Enfin, l'augmentation du besoin de financement pour cette année est liée pour une grande part à la hausse en 2009 des amortissements de titres émis les années précédentes, notamment lors du précédent ralentissement économique. Dès 2010, le pic se résorbera très nettement, ce qui est de nature à rassurer les investisseurs.

Les chiffres annoncés par l'Agence France Trésor à la fin du mois de décembre prévoient, pour l'État stricto sensu, des émissions nettes d'instruments à moyen et long terme à hauteur de 145 milliards d'euros en 2009 – à comparer aux 128 milliards de 2008. Pour l'Allemagne, elles devaient atteindre 157 milliards, avant l'annonce du dernier plan de relance. La CADES, quant à elle, a établi un programme d'émissions de 33 milliards d'euros, dont la moitié environ à moyen et long terme sur le marché de l'euro. La Société de financement de l'économie française, la SFEF, détenue aux deux tiers par les principales banques françaises et à un tiers par l'État, et dont la dette est garantie de façon inconditionnelle par l'État, a déjà émis pour 23 milliards d'euros, dont une partie en dollars, depuis la mi-novembre. Son président, M. Michel Camdessus, a indiqué que son programme d'émissions, d'ici à la fin 2009, serait compris entre 50 et 70 milliards d'euros. Nous avons également émis à hauteur de 10 milliards pour le compte de la Société de prises de participation de l'État fin 2008. Et une seconde tranche est prévue.

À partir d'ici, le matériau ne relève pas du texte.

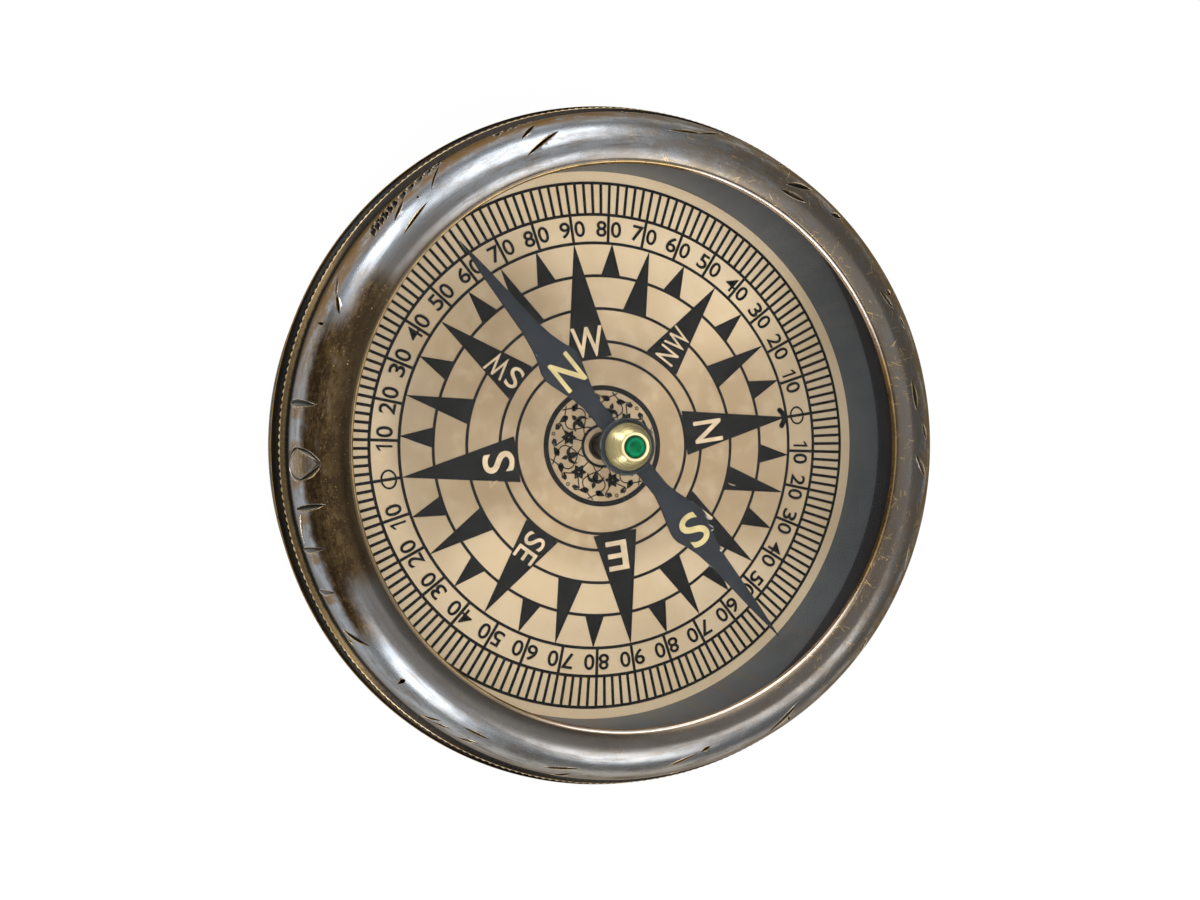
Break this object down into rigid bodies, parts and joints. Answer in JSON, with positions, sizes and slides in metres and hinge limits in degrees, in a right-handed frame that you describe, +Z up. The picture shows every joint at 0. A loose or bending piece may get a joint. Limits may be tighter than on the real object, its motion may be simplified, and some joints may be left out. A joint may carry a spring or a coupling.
{
  "type": "magnetic compass",
  "caption": "Round drum-cased magnetic compass with a milled ring, a domed engraved bezel and flat glass over a printed compass rose, and a needle on a jewelled pivot cap.",
  "frame": {"origin": "centre of the plane that the base rim stands on, under the middle of the case", "axes": "+Z up through the glass, +Y towards the printed north of the card, +X towards the printed east"},
  "size_m": [0.0764, 0.0764, 0.0218],
  "materials": {
    "case_dark": "dark antiqued, worn to brass on the edges",
    "ring_brass": "turned and milled, slightly tarnished",
    "bezel_grey": "antiqued grey over brass, engraved",
    "glass": "clear flat glass",
    "seal": "matt black",
    "seat_paint": "dark green-grey, satin",
    "sleeve": "dark satin",
    "card": "tan printing card",
    "ink": "black printing ink",
    "plate": "plain turned",
    "post_bronze": "dark bronze",
    "pin_steel": "ground to a point",
    "fixing_brass": "plain turned",
    "needle_paint": "blue-black, chipped at one corner",
    "hub_black": "satin black",
    "cap_brass": "polished turning",
    "setting": "pale polished rim",
    "jewel": "emerald green, faceted"
  },
  "bodies": {
    "case": {"case_body": "case_dark", "milled_ring": "ring_brass", "bezel": "bezel_grey", "glass": "glass", "glass_seal": "seal", "glass_seat": "seat_paint", "well_sleeve": "sleeve", "dial_card": "card", "dial_print": "ink", "dial_plate": "plate", "pivot_post": "post_bronze", "pivot_pin": "pin_steel", "pivot_washer": "fixing_brass", "pivot_nut": "fixing_brass"},
    "needle": {"needle_blade": "needle_paint", "needle_hub": "hub_black", "needle_cap": "cap_brass", "clinch_ring": "fixing_brass", "jewel_setting": "setting", "jewel": "jewel"}
  },
  "joints": [
    {"name": "needle_spin", "type": "hinge", "parent": "case", "child": "needle", "pos_m": [0, 0, 0.0186], "axis": [0, 0, 1], "continuous": true}
  ]
}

Un dernier point : l'insertion de l'AFT au sein du ministère permet de maintenir un lien direct entre l'identification des besoins de financement et l'intervention sur le marché. Cela permet aussi d'éviter les chocs sur les canaux de financement de l'État, chocs qui pourraient fragiliser la capacité de l'État à faire appel au marché.

Au total, la capacité de l'État à solliciter le marché n'est pas menacée, dès lors que les investisseurs comprennent la politique sous-jacente à l'évolution des besoins de financement, que l'évolution de cette politique est transparente et qu'elle ne remet pas en cause la « soutenabilité » des finances publiques.